● **Written exercise**
Output the full material exactly as it appears here.

● **Given information**

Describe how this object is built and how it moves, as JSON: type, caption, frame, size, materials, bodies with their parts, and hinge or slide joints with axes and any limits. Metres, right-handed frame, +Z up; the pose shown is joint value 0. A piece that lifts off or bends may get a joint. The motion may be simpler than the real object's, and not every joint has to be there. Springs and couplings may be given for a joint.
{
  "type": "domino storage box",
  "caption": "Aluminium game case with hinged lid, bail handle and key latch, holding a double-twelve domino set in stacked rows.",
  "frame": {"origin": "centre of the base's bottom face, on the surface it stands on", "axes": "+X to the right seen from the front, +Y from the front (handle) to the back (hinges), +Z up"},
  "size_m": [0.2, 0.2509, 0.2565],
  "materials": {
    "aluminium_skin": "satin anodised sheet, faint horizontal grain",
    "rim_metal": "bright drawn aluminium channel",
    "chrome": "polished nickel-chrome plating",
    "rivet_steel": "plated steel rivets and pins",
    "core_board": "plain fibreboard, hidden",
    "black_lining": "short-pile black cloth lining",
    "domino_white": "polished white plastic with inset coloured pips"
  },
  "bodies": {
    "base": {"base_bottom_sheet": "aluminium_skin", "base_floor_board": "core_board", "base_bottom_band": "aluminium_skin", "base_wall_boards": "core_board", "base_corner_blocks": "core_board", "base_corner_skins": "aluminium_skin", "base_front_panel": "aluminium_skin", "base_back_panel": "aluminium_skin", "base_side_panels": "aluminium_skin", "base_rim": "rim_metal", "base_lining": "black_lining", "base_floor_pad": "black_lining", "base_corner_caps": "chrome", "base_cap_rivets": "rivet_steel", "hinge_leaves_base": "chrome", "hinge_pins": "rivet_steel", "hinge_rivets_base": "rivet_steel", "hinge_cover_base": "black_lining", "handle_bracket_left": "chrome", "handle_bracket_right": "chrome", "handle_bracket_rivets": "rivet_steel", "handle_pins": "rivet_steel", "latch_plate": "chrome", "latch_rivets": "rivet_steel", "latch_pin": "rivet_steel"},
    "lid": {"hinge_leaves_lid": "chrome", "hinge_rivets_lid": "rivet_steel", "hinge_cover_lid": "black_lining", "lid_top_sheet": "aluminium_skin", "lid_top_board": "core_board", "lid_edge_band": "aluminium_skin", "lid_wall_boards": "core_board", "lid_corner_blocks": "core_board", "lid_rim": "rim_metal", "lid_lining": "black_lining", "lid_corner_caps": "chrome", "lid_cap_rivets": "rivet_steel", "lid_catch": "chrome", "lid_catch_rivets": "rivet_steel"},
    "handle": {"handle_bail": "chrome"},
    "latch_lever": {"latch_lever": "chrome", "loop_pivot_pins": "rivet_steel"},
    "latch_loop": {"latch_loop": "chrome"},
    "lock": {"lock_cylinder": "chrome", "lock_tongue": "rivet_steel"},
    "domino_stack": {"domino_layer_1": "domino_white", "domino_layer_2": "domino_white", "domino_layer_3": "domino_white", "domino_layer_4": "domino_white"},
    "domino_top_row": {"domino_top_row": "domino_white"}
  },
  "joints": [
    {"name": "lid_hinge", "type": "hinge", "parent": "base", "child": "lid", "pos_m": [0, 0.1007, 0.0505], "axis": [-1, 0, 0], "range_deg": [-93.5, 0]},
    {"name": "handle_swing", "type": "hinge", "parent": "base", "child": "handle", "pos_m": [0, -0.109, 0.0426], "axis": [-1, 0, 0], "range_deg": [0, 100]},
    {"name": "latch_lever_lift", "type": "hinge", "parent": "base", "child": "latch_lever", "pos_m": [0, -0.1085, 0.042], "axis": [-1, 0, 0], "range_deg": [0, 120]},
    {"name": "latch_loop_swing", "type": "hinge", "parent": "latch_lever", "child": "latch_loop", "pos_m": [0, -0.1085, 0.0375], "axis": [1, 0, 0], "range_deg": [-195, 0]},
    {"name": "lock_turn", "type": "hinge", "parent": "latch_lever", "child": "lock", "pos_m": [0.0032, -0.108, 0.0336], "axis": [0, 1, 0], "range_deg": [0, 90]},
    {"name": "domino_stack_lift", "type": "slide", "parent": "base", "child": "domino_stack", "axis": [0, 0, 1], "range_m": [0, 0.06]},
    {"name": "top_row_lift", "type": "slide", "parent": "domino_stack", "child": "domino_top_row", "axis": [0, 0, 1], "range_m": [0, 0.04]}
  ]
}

● **Response to this exercise**
Describe how this object is built and how it moves, as JSON: type, caption, frame, size, materials, bodies with their parts, and hinge or slide joints with axes and any limits. Metres, right-handed frame, +Z up; the pose shown is joint value 0. A piece that lifts off or bends may get a joint. The motion may be simpler than the real object's, and not every joint has to be there. Springs and couplings may be given for a joint.
{
  "type": "domino storage box",
  "caption": "Aluminium game case with hinged lid, bail handle and key latch, holding a double-twelve domino set in stacked rows.",
  "frame": {"origin": "centre of the base's bottom face, on the surface it stands on", "axes": "+X to the right seen from the front, +Y from the front (handle) to the back (hinges), +Z up"},
  "size_m": [0.2, 0.2509, 0.2565],
  "materials": {
    "aluminium_skin": "satin anodised sheet, faint horizontal grain",
    "rim_metal": "bright drawn aluminium channel",
    "chrome": "polished nickel-chrome plating",
    "rivet_steel": "plated steel rivets and pins",
    "core_board": "plain fibreboard, hidden",
    "black_lining": "short-pile black cloth lining",
    "domino_white": "polished white plastic with inset coloured pips"
  },
  "bodies": {
    "base": {"base_bottom_sheet": "aluminium_skin", "base_floor_board": "core_board", "base_bottom_band": "aluminium_skin", "base_wall_boards": "core_board", "base_corner_blocks": "core_board", "base_corner_skins": "aluminium_skin", "base_front_panel": "aluminium_skin", "base_back_panel": "aluminium_skin", "base_side_panels": "aluminium_skin", "base_rim": "rim_metal", "base_lining": "black_lining", "base_floor_pad": "black_lining", "base_corner_caps": "chrome", "base_cap_rivets": "rivet_steel", "hinge_leaves_base": "chrome", "hinge_pins": "rivet_steel", "hinge_rivets_base": "rivet_steel", "hinge_cover_base": "black_lining", "handle_bracket_left": "chrome", "handle_bracket_right": "chrome", "handle_bracket_rivets": "rivet_steel", "handle_pins": "rivet_steel", "latch_plate": "chrome", "latch_rivets": "rivet_steel", "latch_pin": "rivet_steel"},
    "lid": {"hinge_leaves_lid": "chrome", "hinge_rivets_lid": "rivet_steel", "hinge_cover_lid": "black_lining", "lid_top_sheet": "aluminium_skin", "lid_top_board": "core_board", "lid_edge_band": "aluminium_skin", "lid_wall_boards": "core_board", "lid_corner_blocks": "core_board", "lid_rim": "rim_metal", "lid_lining": "black_lining", "lid_corner_caps": "chrome", "lid_cap_rivets": "rivet_steel", "lid_catch": "chrome", "lid_catch_rivets": "rivet_steel"},
    "handle": {"handle_bail": "chrome"},
    "latch_lever": {"latch_lever": "chrome", "loop_pivot_pins": "rivet_steel"},
    "latch_loop": {"latch_loop": "chrome"},
    "lock": {"lock_cylinder": "chrome", "lock_tongue": "rivet_steel"},
    "domino_stack": {"domino_layer_1": "domino_white", "domino_layer_2": "domino_white", "domino_layer_3": "domino_white", "domino_layer_4": "domino_white"},
    "domino_top_row": {"domino_top_row": "domino_white"}
  },
  "joints": [
    {"name": "lid_hinge", "type": "hinge", "parent": "base", "child": "lid", "pos_m": [0, 0.1007, 0.0505], "axis": [-1, 0, 0], "range_deg": [-93.5, 0]},
    {"name": "handle_swing", "type": "hinge", "parent": "base", "child": "handle", "pos_m": [0, -0.109, 0.0426], "axis": [-1, 0, 0], "range_deg": [0, 100]},
    {"name": "latch_lever_lift", "type": "hinge", "parent": "base", "child": "latch_lever", "pos_m": [0, -0.1085, 0.042], "axis": [-1, 0, 0], "range_deg": [0, 120]},
    {"name": "latch_loop_swing", "type": "hinge", "parent": "latch_lever", "child": "latch_loop", "pos_m": [0, -0.1085, 0.0375], "axis": [1, 0, 0], "range_deg": [-195, 0]},
    {"name": "lock_turn", "type": "hinge", "parent": "latch_lever", "child": "lock", "pos_m": [0.0032, -0.108, 0.0336], "axis": [0, 1, 0], "range_deg": [0, 90]},
    {"name": "domino_stack_lift", "type": "slide", "parent": "base", "child": "domino_stack", "axis": [0, 0, 1], "range_m": [0, 0.06]},
    {"name": "top_row_lift", "type": "slide", "parent": "domino_stack", "child": "domino_top_row", "axis": [0, 0, 1], "range_m": [0, 0.04]}
  ]
}